For his part, Orton seems skeptical about the prospect of any real change coming post-Verizon:

“If the FCC decides to do what I believe is the right thing and reconfigures broadband service as a telecom service, which I think in fact it is, then they have a legal basis. I don’t think they’re going to wind up doing that because I suspect the political pressure on them is going to be too strong to not do that. …

“If they decide to pussyfoot this and tweak net neutrality rules under the Telecom Act as an information service, I don’t think they’re going to get too far, because it’s going to be challengeable again or ineffective.”

Meanwhile, the elephant in the room — which, to mix metaphors, also happens to be a 1,000-pound gorilla — is the pending (as of this writing) Comcast-Time Warner merger, which would potentially create, to Orton’s way of thinking, an 1,800-pound gorilla.

It’s a deal that Orton believes is likely to be approved, and with the big guys getting even bigger, he says, the impact on the little guy — as well as the consumer — is likely to be negative.

“It’s concerning from the consumer point of view, and it’s concerning from the point of view of small businesses and even medium-sized businesses competing on the Internet with the mega-businesses,” said Orton. “If the mega-businesses make a deal where their stuff gets transported faster, more easily, or cheaper than their smaller would-be competitors, then the Internet isn’t such a free market anymore.”

Dreaming of a faster Internet

Three years ago last month, Google announced the results of its nationwide competition to select a launching point for its new ultra-high-speed Google Fiber broadband network, which promised speeds up to 100 times faster than your average broadband connection. 

Madison had been among the finalists for the project, going so far as to woo the company with a Babcock Dairy Google Ice Cream flavor.

Alas, Madison was frozen out in the end. Google chose Kansas City as the debut site for its cutting-edge 1-gigabit broadband service, leaving the rest of the country to plod through the sprawling Internet swamp while KC skates.

Google has since added Austin, Texas, and Provo, Utah, to its list of Google Fiber cities, and a handful of other cities are listed as potential suitors, but for people who are forced to deal with painfully slow download speeds and herky-jerky streaming in those yawning gaps between Google Fiber towns, that’s little consolation.

It begs the question, however: Why so slow? That is, why is it taking such a long time to get the rest of the country up to speed?

In a recent Wall Street Journal column, author and investor Andy Kessler presented at least one theory for why ultra-high-speed broadband hasn’t taken the country by storm.

His conclusions:

• There isn’t enough competition. As Kessler notes, 30% of U.S. homes have either no provider or only one provider of 6-megabits-per-second or better Web access, while another 37% have two providers — “probably a cable company and a phone company who refuse to compete on price or speed.” 

• Big telecom carriers aren’t eager to add fiber.

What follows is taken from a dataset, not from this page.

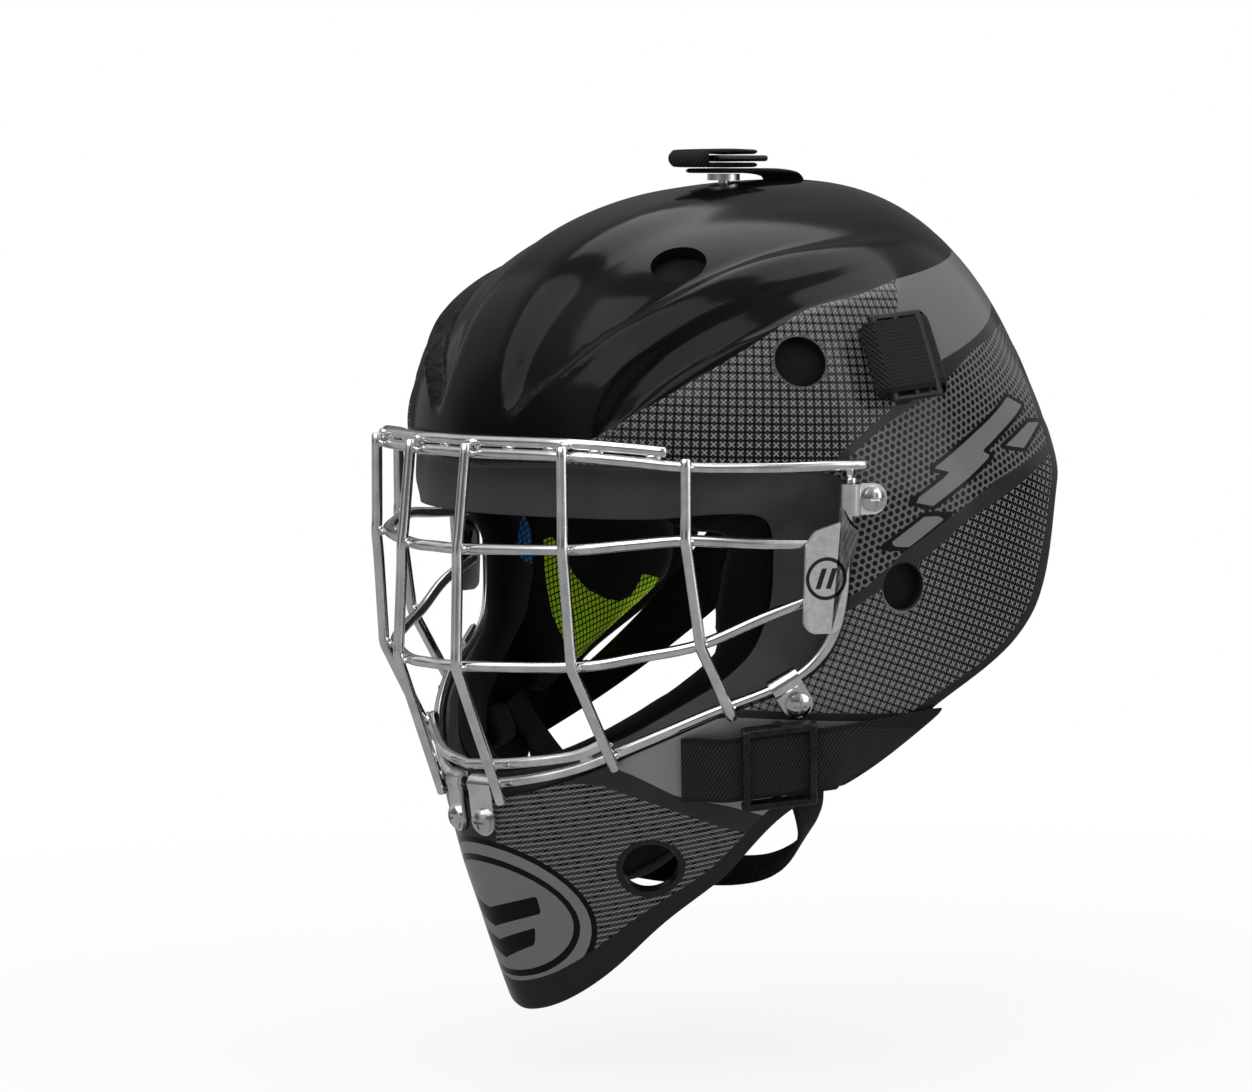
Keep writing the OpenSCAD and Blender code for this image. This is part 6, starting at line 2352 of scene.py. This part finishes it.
        put_bending(strap_mesh(top_rows, self.web_t, 6, 5), "top_webbing", top_web, "top_strap", *ends)
        at = np.array([0, -25.5, self.top_z() + self.web_t / 2 + 0.3])
        glide = set_in(self.flat_glide(self.upper_l, self.top_w), at + UP * (self.web_t + self.gap), BACK, UP)
        fold = set_in(self.folded_end(start, self.upper_l / 2 - 3, self.top_w), at, BACK, UP)
        put(glide, "top_frame", frame, "top_adjuster", "top_glide")
        put(fold, "top_fold", top_web, "top_adjuster", "top_strap_end")
        LOG.info("straps: %d pieces", len(made))
        return made


@dataclass
class ChinSling:
    """Narrow strap under the jaw with its soft cup, swinging on two snaps."""

    width: float = 16.0
    thick: float = 1.6
    cup_l: float = 62.0
    cup_w: float = 40.0
    cup_t: float = 5.0
    snap: tuple[float, float] = (70.0, -38.5)
    snap_h: float = 2.4
    line: tuple[tuple[Point, Point], ...] = (
        ((81.6, -50, -105), (-0.3, -0.95, 0)),
        ((79.4, -45.5, -116), (0.25, -0.96, -0.1)),
        ((77.5, -46, -125), (0.5, -0.78, -0.3)),
        ((69, -48, -134), (0.3, -0.75, -0.6)),
        ((54, -52, -139.5), (0.1, -0.8, -0.6)),
        ((28, -55.5, -142), (0, -0.8, -0.6)),
        ((0, -57, -143), (0, -0.8, -0.6)),
    )

    def rows(self) -> Array:
        """Rows of the strap, from the left snap to the right one."""
        n0 = FORM.out(FORM.face(*self.snap))
        p0 = FORM.stand(*self.snap, -FORM.wall - 0.3) - n0 * (self.snap_h + 0.5 + self.thick / 2)
        d = np.array(self.line[0][0]) - p0
        g = unit(d - n0 * (d @ n0))
        a = np.cross(g, n0)
        half = [(p0 - g * 6.5, a), (p0, a), (p0 + g * 6.5, a)]
        half += [(np.array(p, float), np.array(w, float)) for p, w in self.line]
        whole = half + [(flipped(p), flipped(w)) for p, w in reversed(half[:-1])]
        ts = np.linspace(-0.5, 0.5, 3) * self.width
        return np.array([[p + unit(w) * t for t in ts] for p, w in whole])

    def cup(self) -> Mesh:
        """Shallow padded bowl in the bottom of the strap."""
        u, v = np.meshgrid(np.linspace(-1, 1, 40), np.linspace(-1, 1, 28), indexing="ij")
        x = self.cup_l / 2 * u * np.sqrt(1 - 0.3 * v * v)
        y = self.cup_w / 2 * v * np.sqrt(1 - 0.3 * u * u)
        z = 12 * (x / (self.cup_l / 2)) ** 2 + 7 * (y / (self.cup_w / 2)) ** 2
        swell = np.sqrt(np.maximum(0, (1 - np.abs(u) ** 6) * (1 - np.abs(v) ** 6)))
        low = np.stack([x, y, z + self.cup_t * (0.5 - 0.5 * swell) * 0.4], -1)
        high = np.stack([x, y, z + self.cup_t * (0.5 + 0.5 * swell)], -1)
        w = math.radians(36.9)
        turn = np.array([[1, 0, 0], [0, math.cos(w), -math.sin(w)], [0, math.sin(w), math.cos(w)]])
        shift = np.array([0, -57.8, -141.8])
        return slab_mesh(high @ turn.T + shift, low @ turn.T + shift, 0.6)

    def build(self) -> list[bpy.types.Object]:
        """Makes the strap and the cup."""
        half = self.width / 2
        web = Webbing("chin_webbing", pitch=1.3, slant=0.8, half_width=half, tone_high=40).material()
        strap = strap_mesh(self.rows(), self.thick, 8, 6).to_object("chin_strap_web", [web], 60)
        hang(strap, "chin_sling", "chin_strap")
        cup = self.cup().to_object("chin_cup_soft", [LinerCloth("chin_cup_knit", 16, 30).material()], 60)
        hang(cup, "chin_sling", "chin_cup")
        LOG.info("chin sling: strap and cup")
        return [strap, cup]


@dataclass
class Hardware:
    """Clips, screws, nuts, the crown stud and the snaps, kept as the model has them."""

    chrome_nodes: tuple[str, ...] = ("temple_clips", "jaw_clips", "chin_clips")
    screw_nodes: tuple[str, ...] = ("clip_screws",)
    steel_nodes: tuple[str, ...] = ("clip_nuts", "top_nut")

    def build(self, nodes: dict[str, bpy.types.Object]) -> None:
        """Gives each kept node its finish.

        Args:
            nodes: the model's objects by name.
        """
        finishes = (
            (self.chrome_nodes, PolishedWire("clip_chrome", (0.88, 0.88, 0.89), 0.12, 0.26).material()),
            (self.screw_nodes, PolishedWire("screw_chrome", (0.80, 0.80, 0.80), 0.10, 0.22).material()),
            (self.steel_nodes, PolishedWire("satin_steel", (0.50, 0.50, 0.52), 0.3, 0.45).material()),
            (("top_stud",), PolishedWire("stud_steel", (0.86, 0.86, 0.86), 0.25, 0.4).material()),
            (("chin_snaps",), PolishedWire("blackened_snap", (0.045, 0.045, 0.05), 0.35, 0.5).material()),
        )
        for names, finish in finishes:
            for name in names:
                data = nodes[name].data
                data.materials.clear()
                data.materials.append(finish)
        LOG.info("hardware: %d nodes dressed", sum(len(n) for n, _ in finishes))


# ---- studio


@dataclass
class Studio:
    """Camera, plain pale floor, soft lamps and a white surround."""

    azimuth: float = 54.0
    elevation: float = 4.33
    distance: float = 1690.0
    shift_right: float = 55.1
    shift_up: float = 28.1
    pixels_per_mm: float = 2.67
    photo_width: float = 1252.0
    sensor: float = 36.0
    floor_z: float = -215.0

    def camera(self) -> bpy.types.Object:
        """The camera at the photograph's viewing angle."""
        a, e = math.radians(self.azimuth), math.radians(self.elevation)
        right = np.array([math.cos(a), math.sin(a), 0])
        ahead = np.array([-math.sin(a) * math.cos(e), math.cos(a) * math.cos(e), -math.sin(e)])
        up = np.cross(right, ahead)
        place = -self.shift_right * right - self.shift_up * up - self.distance * ahead
        data = bpy.data.cameras.new("studio_camera")
        data.sensor_width = self.sensor
        data.lens = self.pixels_per_mm * self.distance / self.photo_width * self.sensor
        data.clip_start, data.clip_end = 0.05, 60
        made = bpy.data.objects.new("studio_camera", data)
        bpy.context.scene.collection.objects.link(made)
        made.location = Vector(place * MM)
        made.rotation_euler = Vector(ahead).to_track_quat("-Z", "Y").to_euler()
        bpy.context.scene.camera = made
        return made

    def _aim(self, lamp: bpy.types.Object, target: Vector) -> None:
        """Turns a lamp towards a point."""
        lamp.rotation_euler = (target - lamp.location).to_track_quat("-Z", "Y").to_euler()

    def lamp(
        self, name: str, bearing: float, rise: float, away: float, size: tuple[float, float], power: float
    ) -> bpy.types.Object:
        """A soft box at a bearing from the camera's side, an elevation and a distance in metres."""
        data = bpy.data.lights.new(name, "AREA")
        data.shape = "RECTANGLE"
        data.size, data.size_y = size
        data.energy = power
        made = bpy.data.objects.new(name, data)
        bpy.context.scene.collection.objects.link(made)
        a, e = math.radians(self.azimuth + bearing), math.radians(rise)
        made.location = Vector((math.sin(a) * math.cos(e), -math.cos(a) * math.cos(e), math.sin(e))) * away
        self._aim(made, Vector((0, -0.02, -0.03)))
        return made

    def floor(self) -> bpy.types.Object:
        """A wide floor, white to the camera away from the mask, and dim in reflections."""
        size, z = 6.0, self.floor_z * MM
        data = bpy.data.meshes.new("studio_floor")
        corners = [(-size, -size, z), (size, -size, z), (size, size, z), (-size, size, z)]
        data.from_pydata(corners, [], [(0, 1, 2, 3)])
        made = bpy.data.objects.new("studio_floor", data)
        bpy.context.scene.collection.objects.link(made)
        material, recipe, shader = new_material("pale_floor")
        shader.inputs["Base Color"].default_value = (0.9, 0.9, 0.9, 1)
        shader.inputs["Roughness"].default_value = 0.9
        output = material.node_tree.nodes["Material Output"]
        light = recipe.node("ShaderNodeLightPath")
        white = recipe.node("ShaderNodeEmission")
        white.inputs["Strength"].default_value = 1.0
        seen = recipe.node("ShaderNodeMixShader")
        x, y, _ = recipe.split(recipe.object_mm())
        away = (x * x + y * y).math("SQRT").ramp(120.0, 620.0)
        share = recipe.term(light.outputs["Is Camera Ray"]) * (away * 0.14 + 0.86)
        recipe.link(share.source, seen.inputs["Fac"])
        recipe.link(shader.outputs["BSDF"], seen.inputs[1])
        recipe.link(white.outputs["Emission"], seen.inputs[2])
        dim = recipe.node("ShaderNodeEmission")
        dim.inputs["Strength"].default_value = 0.34
        mirrored = recipe.node("ShaderNodeMixShader")
        recipe.link(light.outputs["Is Glossy Ray"], mirrored.inputs["Fac"])
        recipe.link(seen.outputs[0], mirrored.inputs[1])
        recipe.link(dim.outputs["Emission"], mirrored.inputs[2])
        recipe.link(mirrored.outputs[0], output.inputs["Surface"])
        data.materials.append(material)
        return made

    def surround(self) -> None:
        """White to the camera, a dim sky with a bright panel in reflections, and a soft lamp otherwise."""
        world = bpy.data.worlds.new("studio_world")
        bpy.context.scene.world = world
        world.use_nodes = True
        recipe = Recipe(world.node_tree)
        back = world.node_tree.nodes["Background"]
        back.inputs["Color"].default_value = (1, 1, 1, 1)
        light = recipe.node("ShaderNodeLightPath")
        seen = recipe.term(light.outputs["Is Camera Ray"])
        clear = recipe.term(light.outputs["Is Transmission Ray"])
        gloss = recipe.term(light.outputs["Is Glossy Ray"])
        place = recipe.node("ShaderNodeTexCoord")
        x, y, z = recipe.split(place.outputs["Generated"])
        turned = abs(x * math.cos(math.radians(self.azimuth)) + y * math.sin(math.radians(self.azimuth)))
        panel = turned.ramp(0.42, 0.5) * (turned.ramp(0.86, 0.94) * -1 + 1)
        sky = z.ramp(-0.05, 0.85) * 0.34 + 0.05 + panel * 0.3
        level = seen.most(clear) + (seen.most(clear) * -1 + 1) * (gloss * sky + (gloss * -1 + 1) * 0.24)
        recipe.link(level.source, back.inputs["Strength"])

    def build(self) -> None:
        """Sets up the whole studio."""
        scene = bpy.context.scene
        scene.view_settings.view_transform = "Standard"
        self.camera()
        self.surround()
        self.floor()
        self.lamp("key_box", -38, 50, 2.2, (2.4, 2.0), 27)
        self.lamp("fill_box", 66, 20, 2.0, (1.2, 1.8), 11)
        self.lamp("top_box", 150, 72, 1.7, (1.8, 1.0), 12)
        LOG.info("studio: camera, floor, world and 3 lamps")


def main() -> None:
    """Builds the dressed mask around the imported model."""
    logging.basicConfig(level=logging.INFO, format="%(name)s: %(message)s")
    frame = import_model()
    Studio().build()
    Shell().build()
    Cage().build()
    Hardware().build(frame["nodes"])
    Liner().build()
    OpeningRoll().build()
    RearPanel().build()
    Straps().build()
    ChinSling().build()


if __name__ == "__main__":
    main()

Kessler quotes Verizon Chair and CEO Lowell McAdam as saying, “Going in and digging up yards and deploying fiber in a lot of markets isn’t in the cards.” In other words, writes Kessler, “no one wants to dig.”

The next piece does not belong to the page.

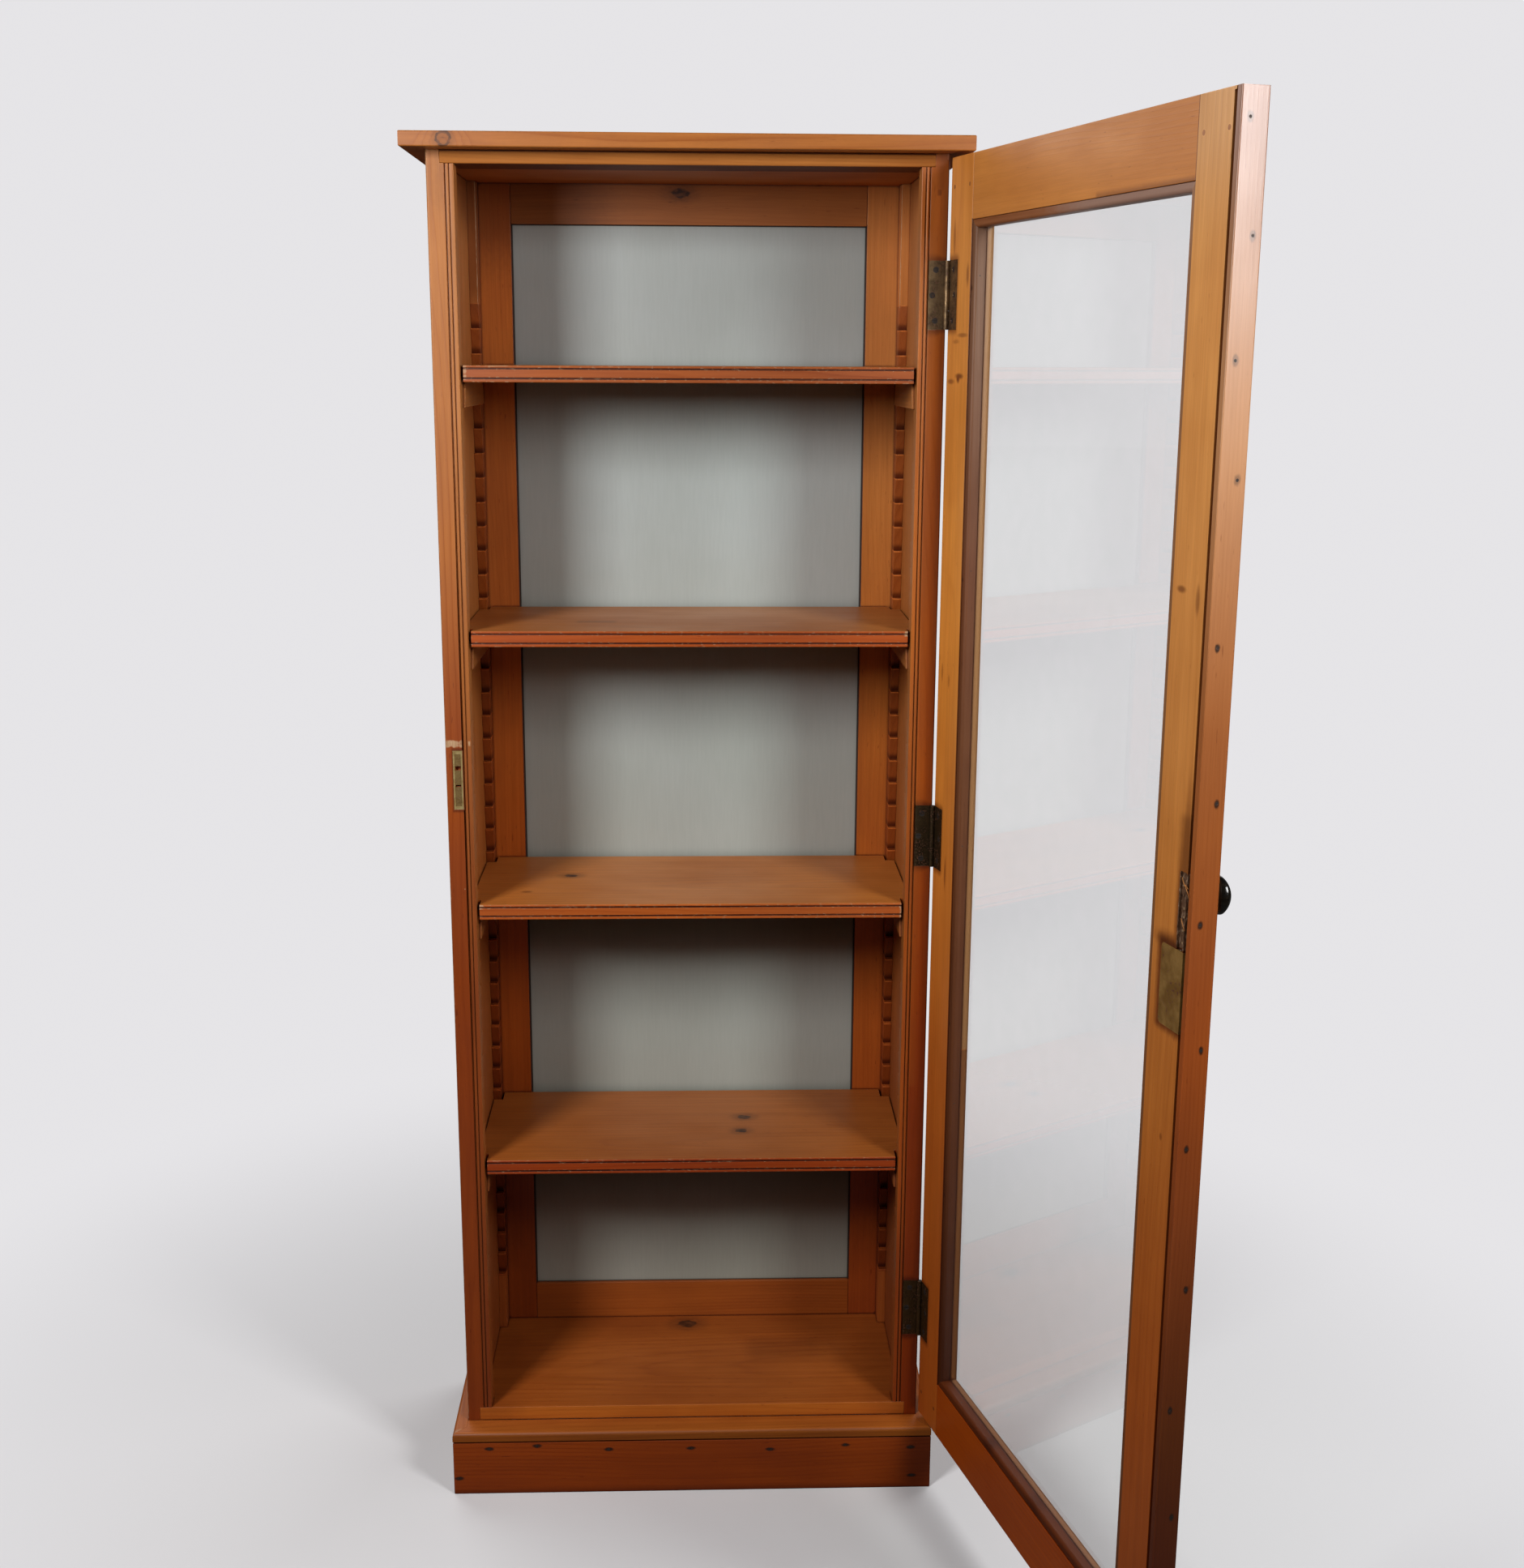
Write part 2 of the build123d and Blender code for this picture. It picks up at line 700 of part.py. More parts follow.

• Meanwhile, some municipalities aren’t playing ball. While Kansas City rolled out the red carpet for Google — speeding up the permitting process and securing right-of-way easements, for example — not every city has been as accommodating. For instance, Google turned down Louisville, Ky.’s bid when it didn’t like the city’s terms.

Kessler argues that the FCC could expedite faster broadband for everyone by mandating right-of-way rules that would accommodate more competitors. Meanwhile, he makes his own case for a lighter regulatory touch with respect to net neutrality:

“New [net neutrality] rules aren’t the solution,” writes Kessler. “With real competition, you get net-neutrality for free. If one operator in your town makes Netflix pay to guarantee its movies stream smoothly, as Comcast announced [in February] it will begin doing, that opens up a market for the next operator to do it for less, or free.”